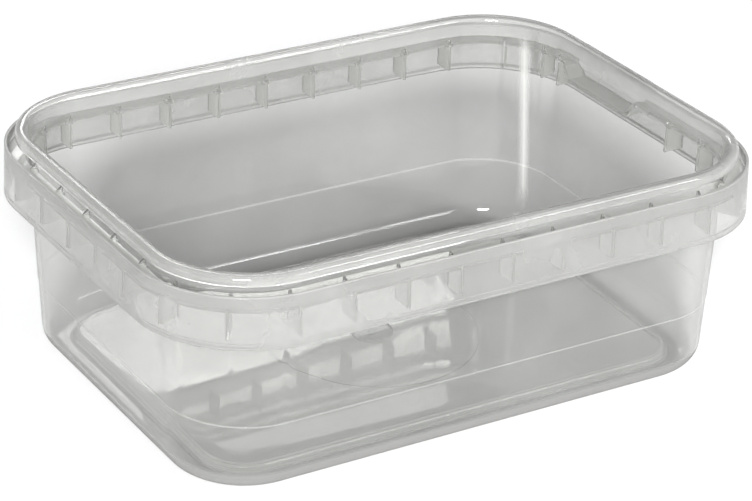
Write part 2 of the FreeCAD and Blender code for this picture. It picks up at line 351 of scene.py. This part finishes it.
def floor_details():
    """Thicker round area, the pad under the gate with its nub, and the dish above."""
    s = sizes()
    under = s.panel - DISC_T
    pad = under - GATE_DEPTH
    pad_r, high = GATE_R - GATE_SLOPE, s.panel + JOIN
    nub_tip = 0.8 * NUB_R
    lower = [(0, high), (s.disc, high), (s.disc, under), (GATE_R, under), (pad_r, pad),
             (NUB_R, pad), (nub_tip, pad - NUB_H), (0, pad - NUB_H)]
    top = s.panel + s.wall
    ledge = 0.4 * MM
    dish = [(0, top + JOIN), (GATE_R - ledge, top + JOIN), (GATE_R - ledge, top),
            (pad_r - ledge, top - GATE_DEPTH), (0, top - GATE_DEPTH)]
    return turned("floor_pad", lower), turned("gate_dish", dish)


def skirt_face(z):
    """Offset of the skirt's outer face at height z."""
    return -FLARE * (SKIRT_TOP - z) / sizes().skirt_height


def skirt():
    """Flaring skirt with softened edges and a thicker band along its foot."""
    thick, foot = sizes().skirt, skirt_foot()
    bead = foot + BEAD_H
    foot_in = skirt_face(foot) + thick + BEAD_T
    middle = (thick / 2, SKIRT_TOP)
    section = bent([middle, (0.0, SKIRT_TOP), (skirt_face(foot), foot), (foot_in, foot),
                    (skirt_face(bead) + thick + BEAD_T, bead - BEAD_RAMP), (skirt_face(bead) + thick, bead),
                    (thick, SKIRT_TOP), middle], [EDGE_R] * 6, steps=4)
    return swept("skirt", section[:-1])


def plate_places():
    """Where each upright plate stands: a matrix that carries the +X side's drawing there."""
    def side(angle, x, y):
        return Matrix.Translation((x, y, 0)) @ Matrix.Rotation(math.radians(angle), 4, "Z")

    long_n = int((CENTRE_X + END_ROOM) / LONG_PITCH)
    short_n = int((CENTRE_Y + END_ROOM - SHORT_PHASE) / SHORT_PITCH)
    places = []
    for k in range(-long_n, long_n + 1):
        places.append(side(-90, LONG_PHASE + LONG_PITCH * k, -HALF_Y))
        places.append(side(90, -LONG_PHASE + LONG_PITCH * k, HALF_Y))
    places += [side(180, -HALF_X, SHORT_PHASE + SHORT_PITCH * k) for k in range(-short_n, short_n + 1)]
    places += [side(0, HALF_X, y) for y in
               (TAB_Y0 - TAB_GAP - TAB_PITCH, TAB_Y0 - TAB_GAP, TAB_Y1 + LAST_GAP)]
    for (sx, sy), angles in CORNER_PLATES.items():
        places += [side(angle, sx * CENTRE_X, sy * CENTRE_Y) @ Matrix.Translation((CORNER, 0, 0))
                   for angle in angles]
    return places


def plates():
    """Upright plates from skirt to wall, each with its gusset above the web."""
    s = sizes()
    foot, top = skirt_foot() + PLATE_LIFT, WEB_Z - JOIN
    wall_low, wall_top = wall_off(foot) + s.wall / 2, wall_off(GUSSET_Z) + s.wall / 2
    outline = [(-s.skirt / 2 + PLATE_EDGE, foot), (-wall_low, foot), (-wall_top, GUSSET_Z),
               (-wall_top + s.wall / 2, GUSSET_Z), (-wall_top + GUSSET_W, top), (-s.skirt / 2, top)]
    face = [(x, -s.plate / 2, z) for x, z in outline]
    return prism("plates", face, Vector((0, s.plate, 0)), plate_places())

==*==

● **Aim of the task**: From the listing above, extract every line exactly as it stands.

● **Answer to the problem**:
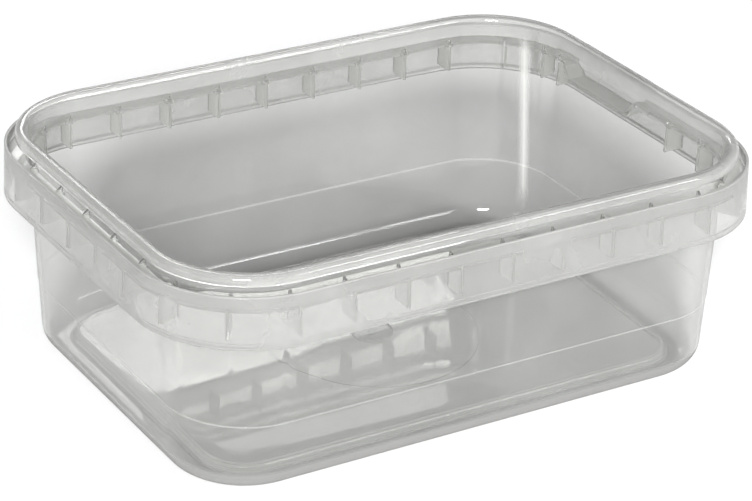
Write part 2 of the FreeCAD and Blender code for this picture. It picks up at line 351 of scene.py. This part finishes it.
def floor_details():
    """Thicker round area, the pad under the gate with its nub, and the dish above."""
    s = sizes()
    under = s.panel - DISC_T
    pad = under - GATE_DEPTH
    pad_r, high = GATE_R - GATE_SLOPE, s.panel + JOIN
    nub_tip = 0.8 * NUB_R
    lower = [(0, high), (s.disc, high), (s.disc, under), (GATE_R, under), (pad_r, pad),
             (NUB_R, pad), (nub_tip, pad - NUB_H), (0, pad - NUB_H)]
    top = s.panel + s.wall
    ledge = 0.4 * MM
    dish = [(0, top + JOIN), (GATE_R - ledge, top + JOIN), (GATE_R - ledge, top),
            (pad_r - ledge, top - GATE_DEPTH), (0, top - GATE_DEPTH)]
    return turned("floor_pad", lower), turned("gate_dish", dish)


def skirt_face(z):
    """Offset of the skirt's outer face at height z."""
    return -FLARE * (SKIRT_TOP - z) / sizes().skirt_height


def skirt():
    """Flaring skirt with softened edges and a thicker band along its foot."""
    thick, foot = sizes().skirt, skirt_foot()
    bead = foot + BEAD_H
    foot_in = skirt_face(foot) + thick + BEAD_T
    middle = (thick / 2, SKIRT_TOP)
    section = bent([middle, (0.0, SKIRT_TOP), (skirt_face(foot), foot), (foot_in, foot),
                    (skirt_face(bead) + thick + BEAD_T, bead - BEAD_RAMP), (skirt_face(bead) + thick, bead),
                    (thick, SKIRT_TOP), middle], [EDGE_R] * 6, steps=4)
    return swept("skirt", section[:-1])


def plate_places():
    """Where each upright plate stands: a matrix that carries the +X side's drawing there."""
    def side(angle, x, y):
        return Matrix.Translation((x, y, 0)) @ Matrix.Rotation(math.radians(angle), 4, "Z")

    long_n = int((CENTRE_X + END_ROOM) / LONG_PITCH)
    short_n = int((CENTRE_Y + END_ROOM - SHORT_PHASE) / SHORT_PITCH)
    places = []
    for k in range(-long_n, long_n + 1):
        places.append(side(-90, LONG_PHASE + LONG_PITCH * k, -HALF_Y))
        places.append(side(90, -LONG_PHASE + LONG_PITCH * k, HALF_Y))
    places += [side(180, -HALF_X, SHORT_PHASE + SHORT_PITCH * k) for k in range(-short_n, short_n + 1)]
    places += [side(0, HALF_X, y) for y in
               (TAB_Y0 - TAB_GAP - TAB_PITCH, TAB_Y0 - TAB_GAP, TAB_Y1 + LAST_GAP)]
    for (sx, sy), angles in CORNER_PLATES.items():
        places += [side(angle, sx * CENTRE_X, sy * CENTRE_Y) @ Matrix.Translation((CORNER, 0, 0))
                   for angle in angles]
    return places


def plates():
    """Upright plates from skirt to wall, each with its gusset above the web."""
    s = sizes()
    foot, top = skirt_foot() + PLATE_LIFT, WEB_Z - JOIN
    wall_low, wall_top = wall_off(foot) + s.wall / 2, wall_off(GUSSET_Z) + s.wall / 2
    outline = [(-s.skirt / 2 + PLATE_EDGE, foot), (-wall_low, foot), (-wall_top, GUSSET_Z),
               (-wall_top + s.wall / 2, GUSSET_Z), (-wall_top + GUSSET_W, top), (-s.skirt / 2, top)]
    face = [(x, -s.plate / 2, z) for x, z in outline]
    return prism("plates", face, Vector((0, s.plate, 0)), plate_places())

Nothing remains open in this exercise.